Buenos Aires ha pagato la prima quota del debito con il Fondo monetario internazionale, il più grande pacchetto di aiuti mai stanziato dall'organismo. Intanto il Presidente Fernández chiede un dibattito al G20

Per l’Argentina il debito estero è da decenni una spada di Damocle che pesa sul proprio futuro. Dal ritorno alla democrazia negli anni ’80, la politica estera di Buenos Aires è subordinata agli oneri del proprio indebitamento. Il default del 2002 assieme alla crisi sociale a esso connessa ha lasciato un segno indelebile nella società argentina. Nonostante ciò, il Governo di Mauricio Macri (2015-2019) è di nuovo caduto nella trappola.
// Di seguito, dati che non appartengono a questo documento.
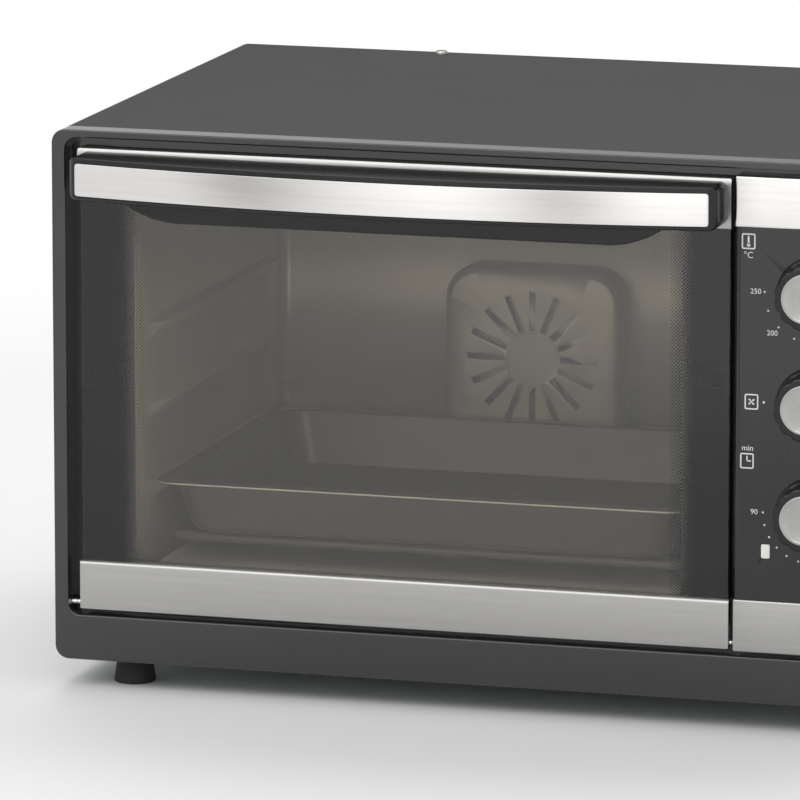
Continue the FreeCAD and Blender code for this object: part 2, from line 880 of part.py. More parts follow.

Dopo aver ottenuto circa 187 miliardi di dollari dai fondi di investimento privati, nel 2018 ha chiesto un ulteriore finanziamento per 57 miliardi di dollari al Fondo monetario internazionale, pari al 12,5% del Pil del Paese, concesso anche grazie all’influenza esercitata dall’amministrazione Trump sul board dell’organismo, che volle dare così il suo contributo al mantenimento di un Governo alleato in chiave anti-bolivariana nel Cono Sud.

Le cose però non sono andate come previsto. Il capitale concesso dal Fmi è evaporato nell’inutile sforzo della Banca centrale argentina di mantenere sotto controllo il mercato di valuta straniera: il Peso argentino ha perso il 500% del proprio valore rispetto al dollaro tra il 2015 e il 2019, e col Paese praticamente in default il centrodestra di Macri ha perso rovinosamente le elezioni contro il peronista Alberto Fernández. Le erogazioni da parte del Fmi sono state dunque sospese e Buenos Aires ha cominciato a negoziare le scadenze dei 44 miliardi di dollari elargiti in poco più di un anno, il prestito più grande della storia dell’organismo multilaterale.